STATED EXERCISE:
In the listing that follows, locate the line containing "---- The whole" and the line containing "if empty is". Retype exactly those two lines and every line between them, and nothing more.

GIVEN ENTRIES:
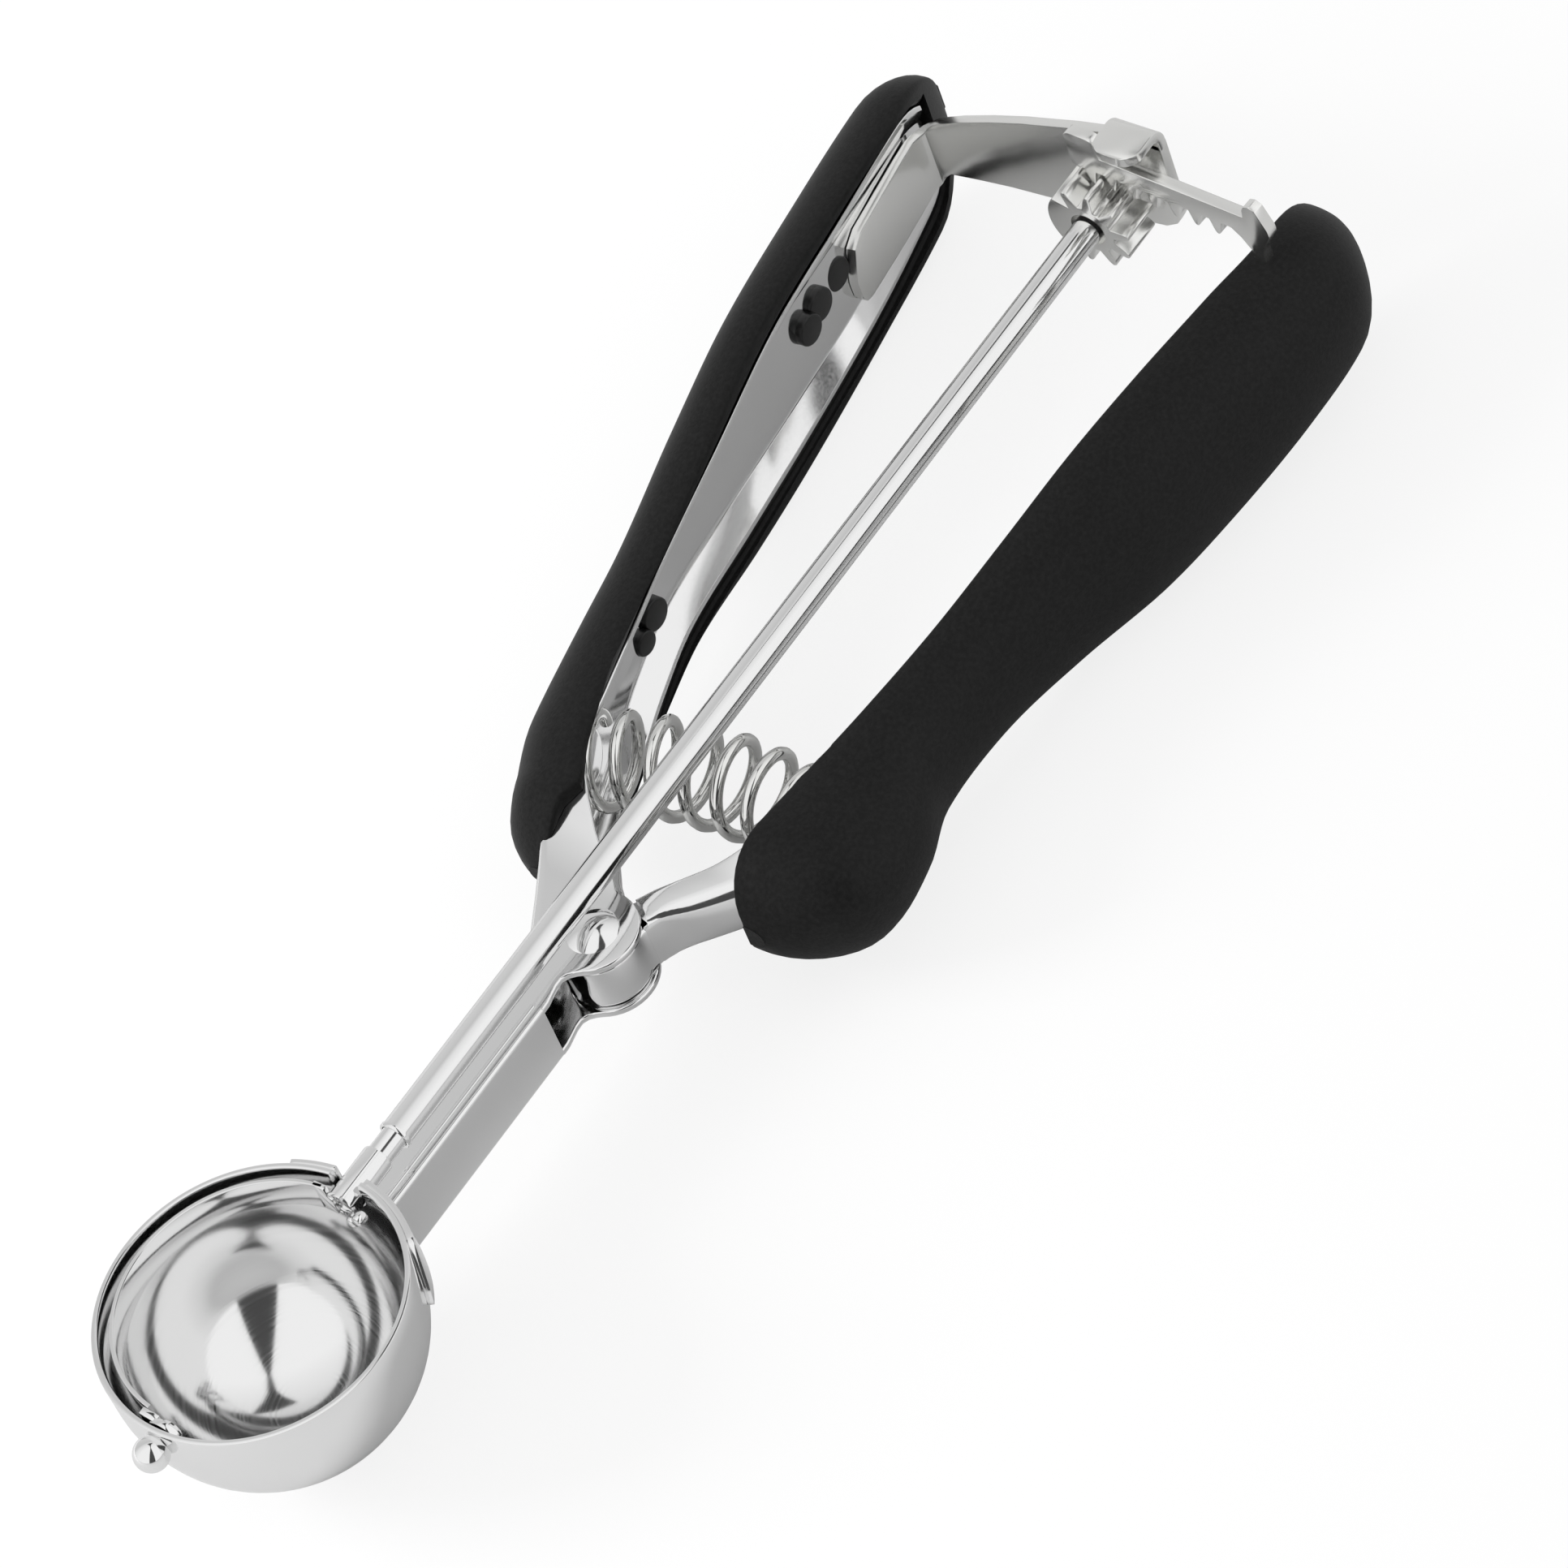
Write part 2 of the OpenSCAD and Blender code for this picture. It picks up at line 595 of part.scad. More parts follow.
module lever() {
    color("silver")
    difference() {
        union() {
            difference() {
                translate([0, 0, handle_level - lever_half]) linear_extrude(2 * lever_half) nose_outline();
                translate([0, 0, handle_level - lever_half + sheet])
                    linear_extrude(2 * (lever_half - sheet)) nose_hollow();
            }
            difference() {
                mirror([0, 1, 0]) channel(LEVER_LINE, LEVER_LINE[0][0], last(LEVER_LINE)[0]);
                ear_room();
            }
            mirror([0, 1, 0]) spring_boss(LEVER_LINE, lever_seat);
        }
        rack_slot();
        translate([pivot_x, pivot_y, -40]) cylinder(r = rivet_radius + 0.8 + fit_gap, h = 80);
        mirror([0, 1, 0]) for (pin = LEVER_PINS) pin_hole(pin);
    }
}

// ---- Spring ----

seat_boss = 4.4;        // radius of the round boss that keeps each end of the spring in place
fixed_seat = 94.3;      // places of the two seats along the rod
lever_seat = 97;
fixed_lean = 20;        // how far the spring's axis leans at the fixed seat

// A boss on the inside of a web, at the end of the spring
module spring_boss(rows, x) {
    slope = atan2(line_at(rows, x + 1)[2] - line_at(rows, x - 1)[2], 2);
    translate([x, line_at(rows, x)[2] - 0.6 * sheet, handle_level]) rotate([0, 0, slope]) rotate([90, 0, 0])
        cylinder(r1 = seat_boss, r2 = seat_boss - 0.7, h = 1.8);
}

module spring() {
    lift = spring_wire / 2 + 0.45;      // from a web to the middle of the wire
    from = [fixed_seat, line_at(FRAME_LINE, fixed_seat)[2] - sheet - lift];
    to = [lever_seat, -line_at(LEVER_LINE, lever_seat)[2] + sheet + lift];
    chord = atan2(to[0] - from[0], from[1] - to[1]);
    bend = 2 * (fixed_lean - chord);
    radius = norm(to - from) / (2 * sin(bend / 2));
    length = radius * bend * PI / 180;
    rings = 18;
    sides = 6;
    mean = spring_radius - spring_wire / 2;
    first = 2.2 * spring_wire;         // rise of the first turn
    closed = 1.3 * spring_wire;        // and of the last one, which is closed
    open = (length - first - closed) / (spring_turns - 2);
    color("lightgray")
    translate([from[0], from[1], handle_level])
    loft([for (i = [0 : rings * spring_turns])
        let (turn = i / rings, a = 360 * turn,
             z = min(turn, 1) * first + min(max(turn - 1, 0), spring_turns - 2) * open
                 + max(turn - spring_turns + 1, 0) * closed,
             lean = fixed_lean - bend * z / length,
             middle = radius * [cos(lean) - cos(fixed_lean), sin(lean) - sin(fixed_lean)])
        [for (j = [0 : sides - 1])
            let (b = 360 * j / sides, r = mean + spring_wire / 2 * cos(b), d = spring_wire / 2 * sin(b))
            [middle[0] + r * cos(a) * cos(lean) + d * sin(lean),
             middle[1] + r * cos(a) * sin(lean) - d * cos(lean), r * sin(a)]]]);
}

// ---- Grips ----

pin_hole_gap = 0.05;
snap_radius = 2.2;
// Snap pins of the grips: place along the rod and height
FIXED_PINS = [[114.4, -2], [118.1, -0.4], [169.4, 1.3], [176.1, -0.4]];
LEVER_PINS = [[116.3, 0], [157.4, 0]];

// Section of a grip: a flat front and a rounded back
function grip_section(r, scale) =
    let (half = r[2] * scale, depth = r[3] * scale, front = r[1] + 0.3 * (1 - scale) * r[3],
         back = [for (a = [90 : -12 : -90]) [front + depth * abs(cos(a)) ^ 0.8, half * sign(sin(a)) * abs(sin(a)) ^ 0.9]])
    concat([[front - 0.7 * scale, half - 1.1 * scale]], back, [[front - 0.7 * scale, -half + 1.1 * scale]]);

// How far a grip has swelled at place x, from 0 at its ends to 1
function swelled(x, a, b) =
    let (u = min((x - a) / 10, (b - x) / 13, 1)) sqrt(max(1 - (1 - u) ^ 2, 0.04));

function grip_places(a, b) = concat([a, a + 0.5, a + 1.5, a + 3], places(a + 5, b - 5), [b - 3, b - 1.5, b - 0.5, b]);

module grip_body(rows) {
    a = rows[0][0];
    b = last(rows)[0];
    loft([for (x = grip_places(a, b)) ring(x, grip_section(line_at(rows, x), swelled(x, a, b)))]);
}

// The liner's row: the tray's own row, grown all round
function grown(r) = [r[0], r[1] - liner_front, r[2] + 1.6, r[3] + liner, r[4]];

function grown_section(r) =
    let (upper = channel_outside(grown(r))) concat(upper, mirrored(upper));

// The liner's hollow in the cover reaches out of the cover's front
function grown_envelope(r) = envelope_section(grown(r), r[1] - clear_front);

function liner_rings(rows, from) =
    let (end = last(rows)) concat([for (x = places(from, end[0])) line_at(rows, x)],
                                  [concat([end[0] + 1], [for (k = [1 : 4]) end[k]])]);

// A snap pin passes through the web and spreads behind it
module snap_pin(web) {
    translate([0, web - sheet, 0]) rotate([-90, 0, 0]) {
        cylinder(r = snap_radius, h = sheet + 0.4);
        translate([0, 0, -1.4]) cylinder(r1 = snap_radius - 0.4, r2 = snap_radius + 0.3, h = 1.4);
    }
}

module pin_hole(pin) {
    translate([pin[0], 15, handle_level + pin[1]]) rotate([-90, 0, 0])
        cylinder(r = snap_radius + pin_hole_gap, h = 30);
}

liner_front = -0.25;   // how far the liner's lip stands proud of the tray's edge
liner_start = 105;   // the liners start behind the spring

module grip_liner(tray_rows, from, pins) {
    color("black")
    union() {
        difference() {
            loft([for (r = liner_rings(tray_rows, from)) ring(r[0], grown_section(r))]);
            envelope(tray_rows, from - step, last(tray_rows)[0]);
        }
        for (pin = pins) translate([pin[0], 0, handle_level + pin[1]]) snap_pin(line_at(tray_rows, pin[0])[2]);
    }
}

module grip_cover(grip_rows, tray_rows, from) {
    color([0.1, 0.1, 0.1])
    difference() {
        grip_body(grip_rows);
        loft([for (r = liner_rings(tray_rows, from)) ring(r[0], grown_envelope(r))]);
        envelope(tray_rows, step * floor(grip_rows[0][0] / step), from);
    }
}

module fixed_grip_liner() {
    grip_liner(FRAME_LINE, liner_start, FIXED_PINS);
}

module fixed_grip_cover() {
    grip_cover(FIXED_GRIP_LINE, FRAME_LINE, liner_start);
}

module lever_grip_liner() {
    difference() {
        mirror([0, 1, 0]) grip_liner(LEVER_LINE, liner_start, LEVER_PINS);
        rack_slot();
    }
}

module lever_grip_cover() {
    difference() {
        mirror([0, 1, 0]) grip_cover(LEVER_GRIP_LINE, LEVER_LINE, liner_start);
        rack_slot();
    }
}

// ---- The whole scoop ----

module lay_down() {
    translate([-(front_end + back_end) / 2, -(left_end + right_end) / 2, -low_end]) children();
}

lay_down() bowl();
lay_down() ball_pin();
lay_down() scraper();
lay_down() core_rod();
lay_down() wiper_tube();
lay_down() pinion();
lay_down() frame();
lay_down() gear_arm();
lay_down() pivot_rivet();
lay_down() pivot_bush();
lay_down() lever();
lay_down() rack_arm();
lay_down() spring();
lay_down() fixed_grip_liner();
lay_down() fixed_grip_cover();
lay_down() lever_grip_liner();
lay_down() lever_grip_cover();
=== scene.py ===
"""Looks of the lever ice cream scoop: polished stampings, satin gear plates, bright
spring wire and soft black grips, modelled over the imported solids.

Sizes are in millimetres, counted from the middle of the bowl on the rod's axis: X runs
along the rod to the handles, Y towards the fixed handle, Z out of the bowl's mouth.
"""
import json
import math

import bmesh
import bpy
from mathutils import Matrix, Vector


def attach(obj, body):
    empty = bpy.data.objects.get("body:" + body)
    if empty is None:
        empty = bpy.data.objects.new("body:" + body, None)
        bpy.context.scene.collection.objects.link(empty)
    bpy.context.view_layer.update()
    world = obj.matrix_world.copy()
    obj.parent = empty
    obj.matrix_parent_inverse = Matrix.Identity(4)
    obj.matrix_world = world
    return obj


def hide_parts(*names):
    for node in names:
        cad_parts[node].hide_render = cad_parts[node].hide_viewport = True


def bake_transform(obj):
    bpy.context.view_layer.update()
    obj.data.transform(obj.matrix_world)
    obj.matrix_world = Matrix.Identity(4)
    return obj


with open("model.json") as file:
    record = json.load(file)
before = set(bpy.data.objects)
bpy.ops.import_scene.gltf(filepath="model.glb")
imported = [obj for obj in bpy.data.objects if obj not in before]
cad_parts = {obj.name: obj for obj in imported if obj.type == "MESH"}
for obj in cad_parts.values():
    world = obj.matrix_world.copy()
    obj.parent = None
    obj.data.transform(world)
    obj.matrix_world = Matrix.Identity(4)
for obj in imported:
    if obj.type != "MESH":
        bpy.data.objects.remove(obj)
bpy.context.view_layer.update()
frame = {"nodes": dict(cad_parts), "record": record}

MM = 0.001
JOINTS = {joint["name"]: joint for joint in frame["record"]["behaviour"]["joints"]}
ROD = Vector(JOINTS["wiper_spin"]["pos_m"])
PIVOT = (Vector(JOINTS["lever_hinge"]["pos_m"]) - ROD) / MM

# ---- Sizes ----

HANDLE_LEVEL = PIVOT.z          # middle plane of the handles
SHEET = 1.1                     # sheet of the stampings
BOWL_RADIUS = 20.8
BOWL_WALL = 0.9
BOWL_DROP = 2.1                 # the half ball's centre, below the rod
RIM = 3.0                       # height of the rim
NECK_START = 14
NECK_END = 55.8
NECK_RIGHT = -2.8
NECK_HALF = 5.1
EAR_RADIUS = 6.4
NOSE_HALF = 3.7                 # half height of the lever's nose, between the ears
ROD_RADIUS = 1.75
TUBE_RADIUS = 2.13
TUBE_START = 29.3
PINION_START = 191.5
PINION_LENGTH = 6.5
PINION_TIP = 6.8
PINION_ROOT = 4.0
TOOTH_PITCH = 3.556
RACK_FRONT = 195.2
RACK_THICKNESS = 1.8
RACK_TOP = 10.45
RACK_MIDDLE = -8
ARM_FRONT = RACK_FRONT + RACK_THICKNESS + 2.4   # the rack passes in front of the arm
ARM_THICKNESS = 1.6
SPRING_RADIUS = 7.1
SPRING_WIRE = 1.8
FIXED_SEAT = 94.3               # the spring's ends, along the rod
LEVER_SEAT = 97
LINER = 1.4                     # thickness of the grips' liners
FLANGE_EDGE = 0.35              # rounding of a stamping's cut edge

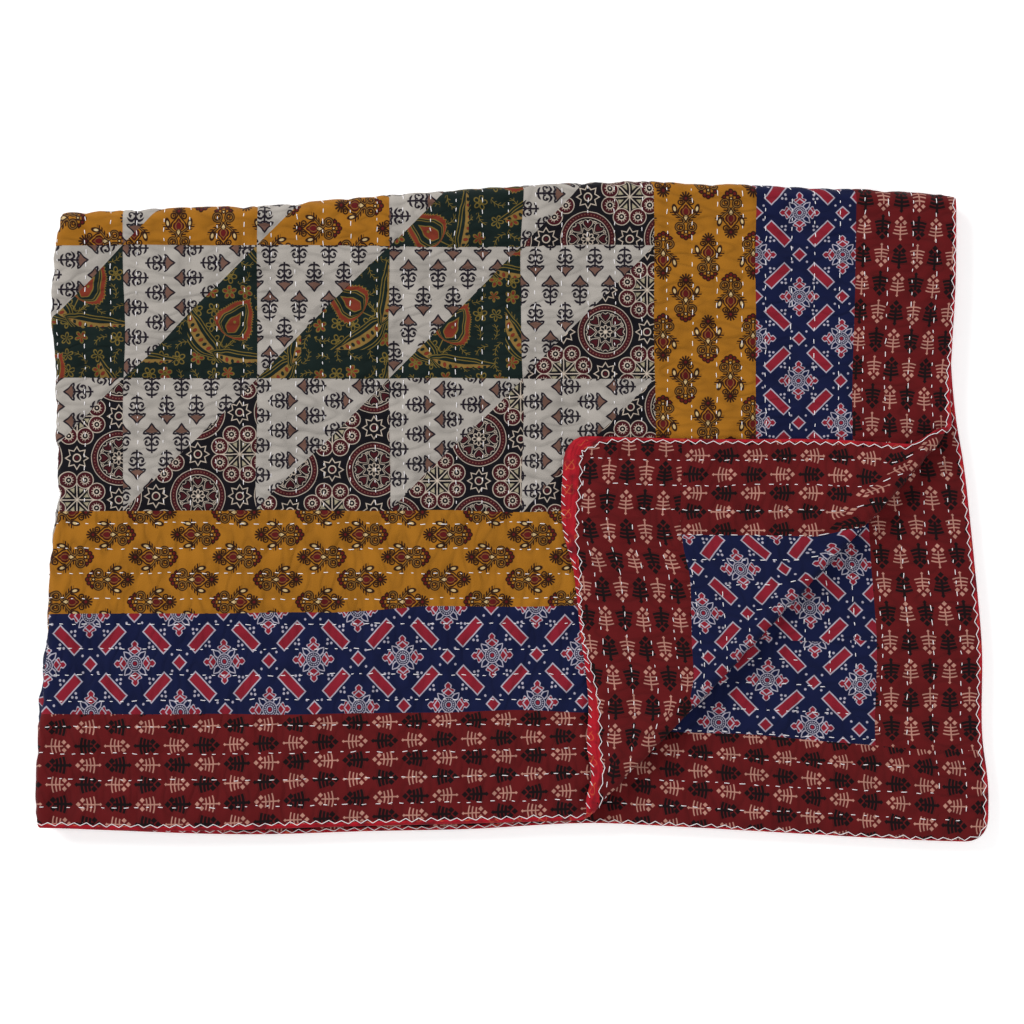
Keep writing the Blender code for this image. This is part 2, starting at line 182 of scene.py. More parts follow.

RESULT FOR THIS TASK:
// ---- The whole scoop ----

module lay_down() {
    translate([-(front_end + back_end) / 2, -(left_end + right_end) / 2, -low_end]) children();
}

lay_down() bowl();
lay_down() ball_pin();
lay_down() scraper();
lay_down() core_rod();
lay_down() wiper_tube();
lay_down() pinion();
lay_down() frame();
lay_down() gear_arm();
lay_down() pivot_rivet();
lay_down() pivot_bush();
lay_down() lever();
lay_down() rack_arm();
lay_down() spring();
lay_down() fixed_grip_liner();
lay_down() fixed_grip_cover();
lay_down() lever_grip_liner();
lay_down() lever_grip_cover();
=== scene.py ===
"""Looks of the lever ice cream scoop: polished stampings, satin gear plates, bright
spring wire and soft black grips, modelled over the imported solids.

Sizes are in millimetres, counted from the middle of the bowl on the rod's axis: X runs
along the rod to the handles, Y towards the fixed handle, Z out of the bowl's mouth.
"""
import json
import math

import bmesh
import bpy
from mathutils import Matrix, Vector


def attach(obj, body):
    empty = bpy.data.objects.get("body:" + body)
    if empty is None:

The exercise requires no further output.